The expanded rights in a U.S.-EU agreement will mean change -- but clearly change for the better. Yes, it's possible that carriers that today enjoy the ability to charge supracompetitive fares due to protectionist limits in older bilateral agreements -- for example, the two-carrier restriction at Heathrow -- may find it uncomfortable to face new competition. American carriers will also face potential new competition from European airlines empowered by the EU carrier concept to serve new transatlantic routes. New forms of competition and novel challenges to old business practices, however, were part and parcel of U.S. deregulation in 1978 and of the three "packages" of liberalization that created the internal EU aviation market for EU carriers in the 1990's. Such change is desirable, healthy, and overdue.

Let me turn to the third theme: vision. As the record of negotiations makes clear, the United States is ready, willing, and able to go beyond Open Skies to address some priority issues important to Europe. Let me name a few examples from the list of "beyond Open Skies" provisions that a first-step U.S.-EU agreement would include:

* At European request, we have added new articles on state aids, on the environment, on consumer protection, and on formal cooperation between DOT and DG-COMP on airline competition issues; * We have made changes to our traditional safety article in response to European proposals and indicated our willingness to enhance aviation security cooperation. Indeed, finding new, mutually agreed language for a security article will be an important focus of our work in Brussels next week; * We have agreed to include authorization for EU airlines to provide aircraft with crew to U.S. carriers for international operations, subject to appropriate measures to protect aviation safety and legitimate labor interests; * We have accepted the EU proposal for a Joint Committee to review implementation of the agreement and have worked out a detailed charter to guide the Joint Committee's work; and * We have agreed that a first-step agreement will be just that: a first step coupled with a commitment to resume negotiations at an early date, with an established agenda and a target date for completion of a second-step accord.

At the conclusion of the recent EU Transport Council meeting, Council President and UK Secretary of State for Transport Alistair Darling endorsed, on behalf of his colleagues, a "staged" agreement that is "balanced" and that "deliver[s] real benefits to both sides." It is precisely a balanced, mutually beneficial agreement that is within our grasp this fall, during the UK Presidency of the European Union. Some might find it ironic but I would instead see it as fitting that the United Kingdom, representing America's largest transatlantic market, should play a leadership role in achieving a success that will carry us well beyond the parameters of traditional Open Skies and give impetus to a partnership with Europe for future progress that can lead the world to greater reliance on market forces in aviation.

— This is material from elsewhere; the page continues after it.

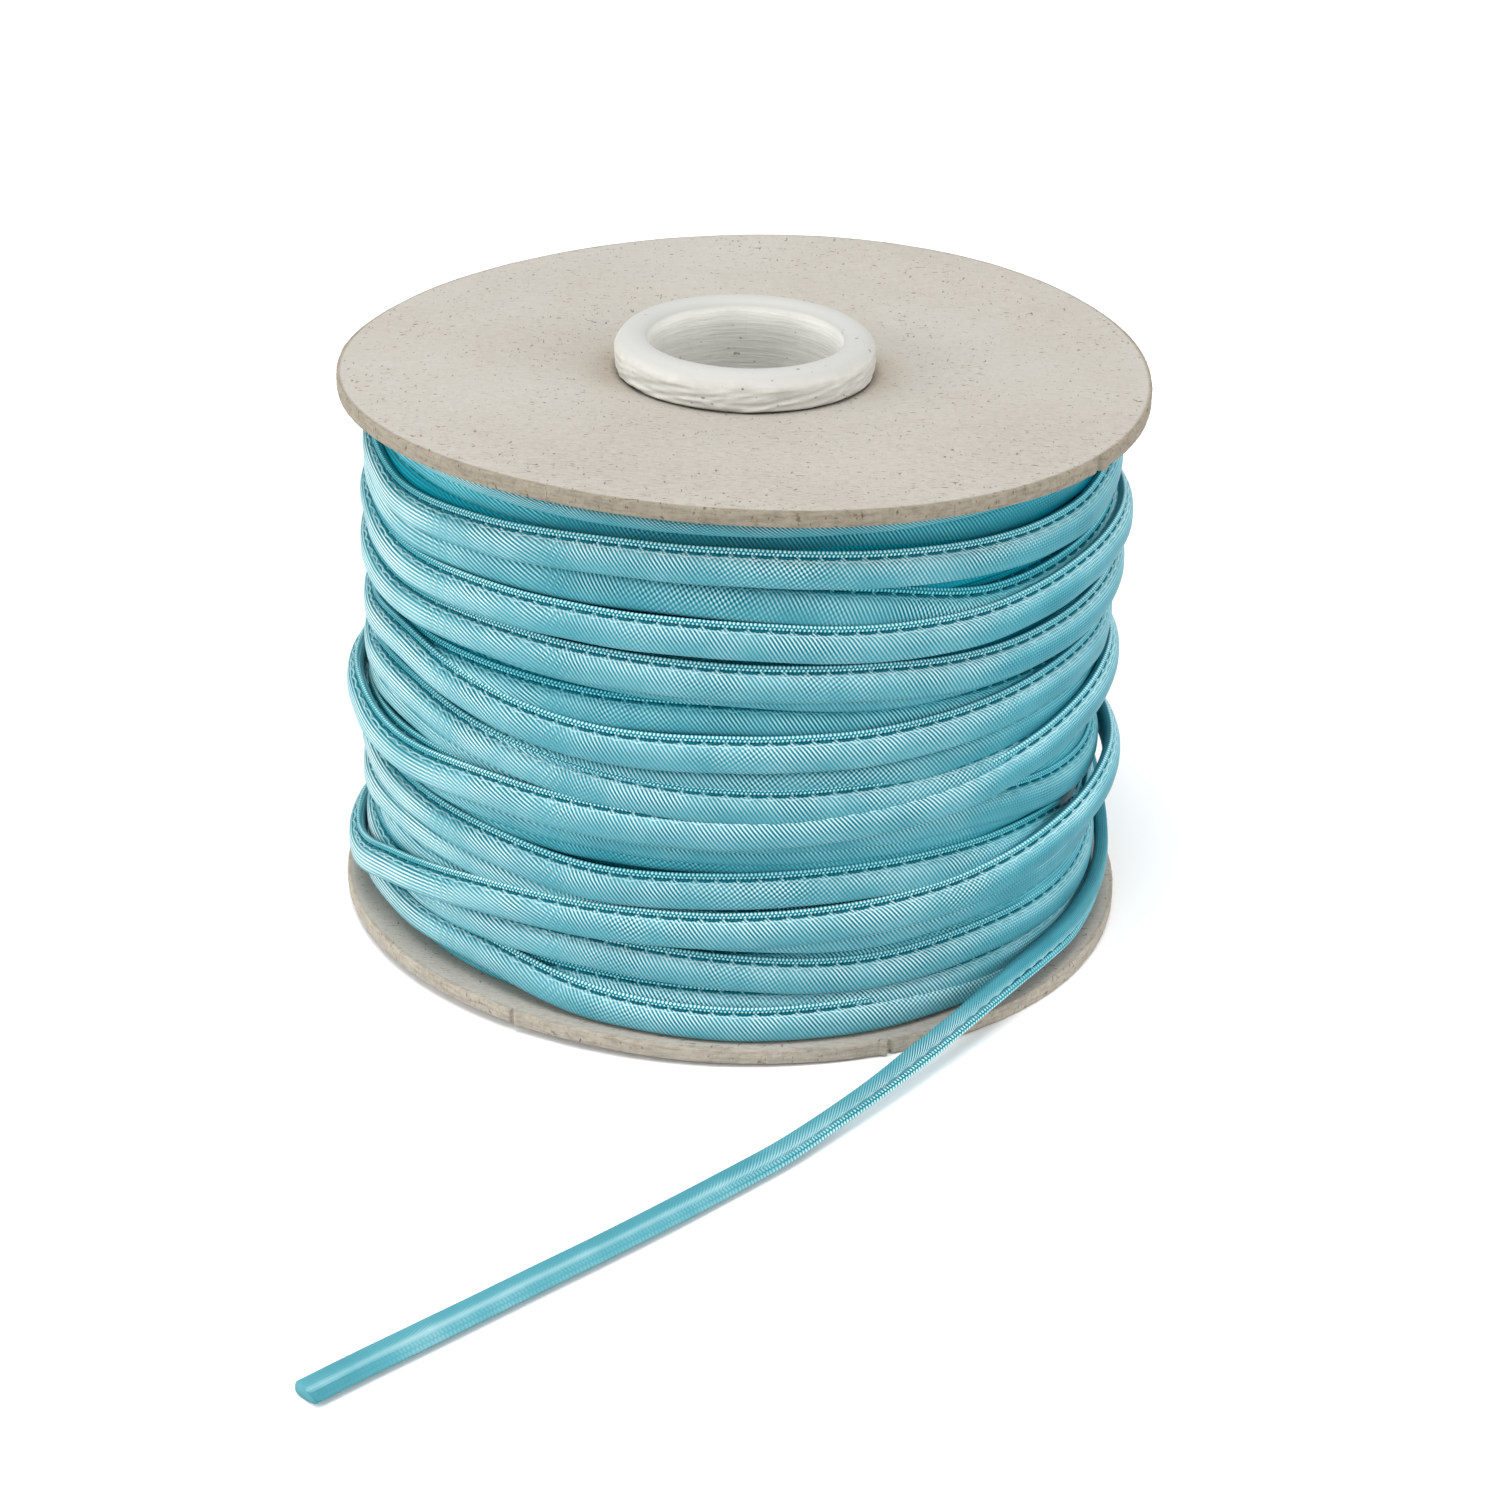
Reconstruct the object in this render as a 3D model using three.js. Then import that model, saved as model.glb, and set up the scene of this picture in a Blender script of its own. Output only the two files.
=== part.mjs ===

No speech on the U.S.-EU negotiations would be complete without a few words on the important issue of ownership and control. The possible expansion of opportunities for foreign participation in the U.S. airline industry is, from my perspective, an issue that we Americans must examine based on whether it makes sense for us, balancing the clear advantages of increased access to capital and business know-how against concerns about safety, security, and the essential role that U.S. carriers play in the national defense. Let me say publicly what we have recently told our colleagues at the Commission:

* The Administration is actively considering options to increase the opportunities for U.S. carriers to obtain foreign capital and to have greater involvement with citizens of countries with which we have an Open Skies relationship. * This is being considered at a senior level and as a matter of priority among all interested agencies in the Executive Branch. * The Administration is aware of the keen interest of European parties in this issue. What is important, however, is to emphasize that this issue is being considered by the Administration on its own merits and cannot be linked to air services negotiations.

So what is our mission in Brussels beginning Monday? Four rounds of informal discussions with Commission experts earlier this year have defined the framework for renewed formal negotiations. There is consensus between us that much of what we achieved in the months prior to June 2004 is still valid and will form the basis for any U.S.-EU agreement. The United States is prepared to work hard to address three areas -- state aids, cooperation between competition authorities, and security -- with respect to which the EU seeks some changes. Highly problematic will be the European Community's desire to deviate from the longstanding principle that fuel used for international aviation should not be taxed -- a principle anchored in the Chicago Convention and every one of our bilateral air services agreements. We will also need to work out a number of legal and drafting issues, including an arbitration article, language on entry into force, an article on provisional application pending the lengthy EU ratification process, and texts to address the complex questions involved in a so-called mixed agreement: an agreement between, on the one hand, the United States and, on the other hand, the European Community and each of the twenty-five member states.

And the prospects for success? I will not use the word "optimistic"-- that characterized my perception in the spring of 2004, before it became apparent how discordant at that time were the interests and relationships among the Commission, member states, and European stakeholders. Let's say instead that I'm "hopeful" -- for four reasons.

First, we have clear direction to reach an agreement from on high, beginning with the U.S.-EU Summit in June 2003 and underscored in the two succeeding summits between President Bush and his European Community counterparts. Our instructions, as expressed in 2003, are to use this "historic opportunity to build upon the framework of existing agreements with the goal of opening access to markets and maximizing benefits for consumers, airlines, and communities on both sides of the Atlantic."

Second, we have been assured by Commission Vice President Barrot that he has the support of the entire Council of EU transport ministers for resuming negotiations within the framework we have developed in recent months. Although there can be no guarantee of success, we believe that both sides are prepared to forge a deal.

Third, I am convinced of the negotiating skill, command of subject matter, and personal commitment of our EU partners, led by Air Transport Director Daniel Calleja.

Fourth, and most important of all, I'm hopeful because the time is now so clearly ripe for taking a major first step forward. Because, as this morning's presentations made clear, liberalization of the transatlantic aviation market is:

* vital to the interests of European and American consumers and shippers; * key to the further development of European and American airports and communities; * essential for the expansion of modern, knowledge-based industries in Europe and in the United States; and * fundamental to the future health of a shared transatlantic and global economy.

Thank you for your attention. It's an honor and a pleasure to participate in today's conference.